Bu kitabı bir günde okuyup bitirdim ve açıkçası dolmuşta, metroda, otobüste ve ofiste okurken kapağındaki kocaman AŞK yazısı yüzünden kendimi çok garip hissettim. Fakat tam da benim gibi "Yahu aşklı meşkli bir şey okuyacağız ama şimdi..." diye düşünecekler için Siren Yayınları oltayı kitaptaki mektupların yazarlarını sıralayarak atmış: Neil Gaiman, Leonard Cohen, Ursula K. Le Guin diye başlayan liste, kapakta ismi olmayanlarla da birlikte tam kırk yazardan oluşuyor.

Pinuccia'nın Okuma Şenliği'ndeki kategorilerden biri "mektuplar veya anılardan oluşan bir kitap" kategorisiydi. Bu kitabı da geçtiğimiz 14 Şubat'ta, Siren Yayınları'nın bloğu Sirenin Sesi'nde yapılan bir çekilişten kazanmıştım. Açıkçası kitap elime ulaştığında çok heveslenip çok sevinsem de pek de aşklı meşkli bir şey okuyacak havaya girememiş, aylarca "Bir ara okuruz, dursun hele..." diyerek ertelemiştim. İşte Pinuccia'nın Okuma Şenliği'nin yararlarından biri; kitaplıkta ertelenen kitaplar günyüzüne çıkıyorlar ya, keşke daha önce okusaymışım dediğim, okuduğuma çok memnun olduğum kitaplardan biri de bu oldu.

Kırk yazarın yazdığı ve genellikle teması aşk olan mektupların derlendiği bu kitabın orijinal adı "Four Letter Word." Böylelikle hem "love" dört harfli olduğu için, hem de "letter" kelimesi aynı zamanda da mektup anlamına geldiği için, hem de sanki ben yanlış hatırlıyor olabilirim (hatta sanırım yanlış hatırlıyorum ama yine de yazacağım) ama Leonard Cohen'in bir şarkısında bu söz geçtiği için ve Leonard Cohen de kitaba dahil olanlardan biri olduğu için orijinal adı çok güzel dururken ben nedense Üç Harfli Kelime: Aşk adındaki bir kitabı biraz saklamaya çalıştım, bu da benim çiğliğim olsun, okuduğum şeyden neden utandım bilmem. Ama yine de orijinal adı daha güzel yahu. :)

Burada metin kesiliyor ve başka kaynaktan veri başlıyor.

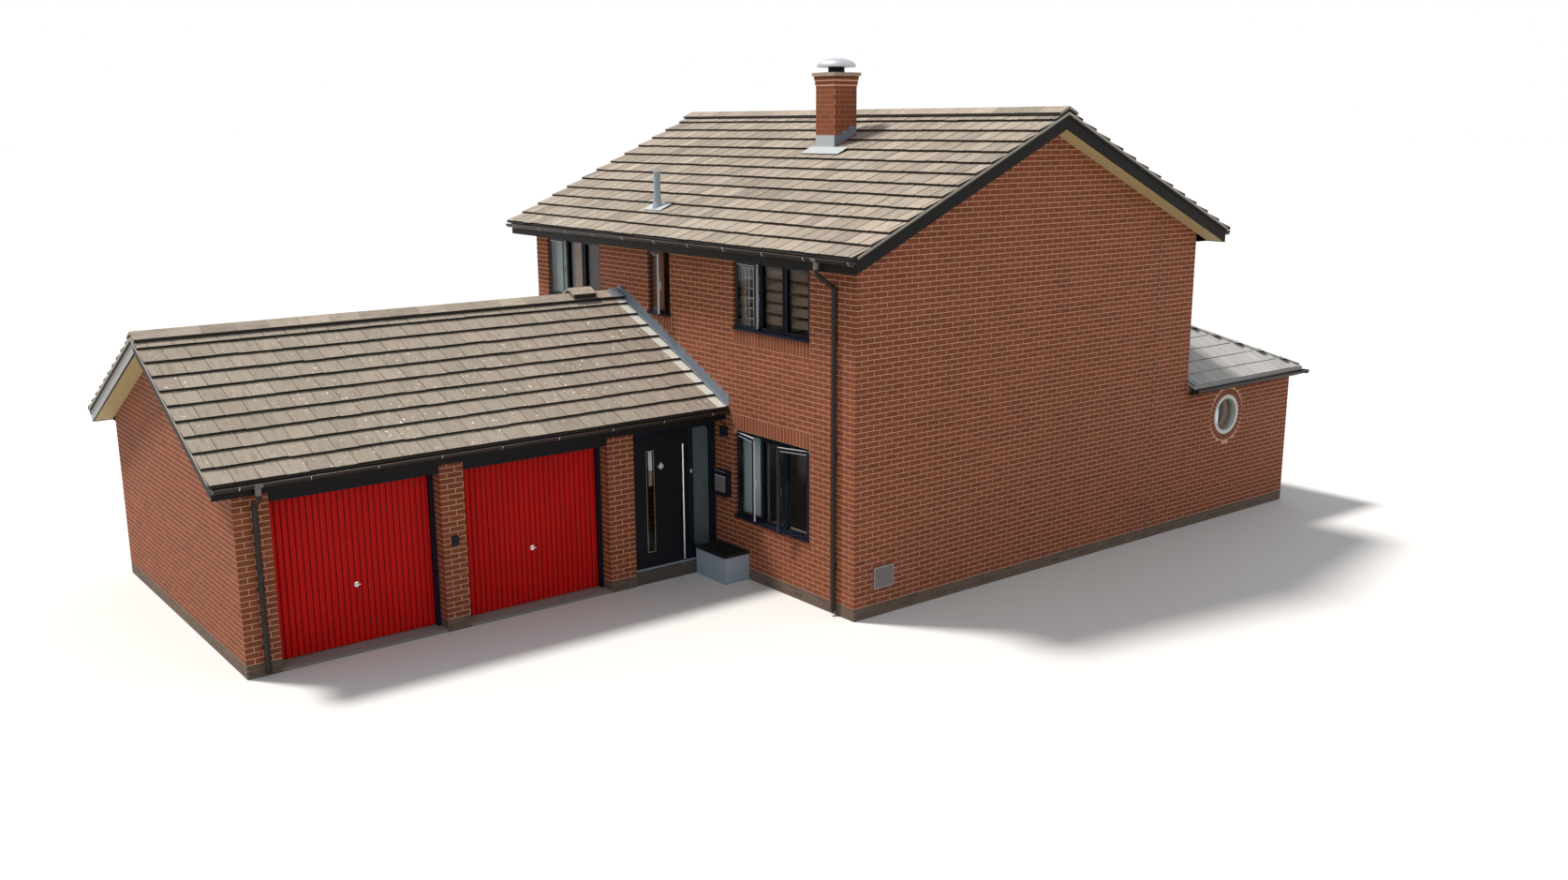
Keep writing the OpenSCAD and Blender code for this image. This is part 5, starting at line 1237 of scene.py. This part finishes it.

Mektuplar daha öncesi bilinmeyen bir aşk uğruna yazıldığı için bize olayı anlatmaya ortasından başlayan çok küçük durum öyküleri gibi geliyor. Üstelik mektupların çoğu kara mizah niteliğinde, ayrılan çiftlerin mektupları, bir boşanma dava dosyasına delil olarak sunulan ve doğalgaz faturası kılığında eve gelen yasak aşk mektupları, Kocaayak'tan Noel Baba'ya ve Mars'tan Dünya'ya yazılmış mektuplar gibi. Bazı mektuplar ise okuduktan sonra boğazda bir yumru bırakıyor, Etgar Keret'in mektubunu, yetişkin bir erkeğin annesine yazdığı ve yazmayı pek iyi beceremeyen küçük bir çocuğun öğretmenine yazdığı mektubu okuduktan sonra boğazımda bir şeyler düğümlendi. Margaret Atwood'un ve Ursula K. Le Guin'in mektupları fantastik mektuplardandı ve çok güzellerdi. Neil Gaiman ve Leonard Cohen'in yazdıkları da gerçekçi aşk mektuplarıydı ve özellikle Leonard Cohen'inki benim favorilerimden biriydi. Kitap ilerledikçe son mektuplar cinselliği de serbestçe kullanan yazarların mektupları olarak karşımıza çıkmaya başladılar ve özellikle bir Arap ülkesinde bir kadının hayatının ne kadar zor olduğunu anladığımız Hari Kunzru'nun mektubuyla bir çifte yazılmış bir biseksüelin mektubunu da çok beğendim. Okumak için bu kadar bekleyip de bu kadar mutlu olduğum için çok şaşkınım ama sakın kitapçıda gördüğünüzde "Iyy aşklı falan..." deyip geçmeyin derim. Zaten kapağındaki isimlere tav olursunuz ama gerçekten pek çok değişik gözden aşkın, sevginin, ilişkilerin ve cinselliğin değişik hallerine bakmak, eminim hoşunuza gidecektir, pek çok mektubu kıkırdayarak okuyacaksınız. Benim favorilerim Leonard Cohen'in, Etgar Keret'in, Hari Kunzru'nun mektupları ve bir de şu an yazarın ismini hatırlayamıyorum fakat dağlara yazılan bir güzelleme niteliğindeki bir mektuptu. "Biz neyiz ki taşlar için?"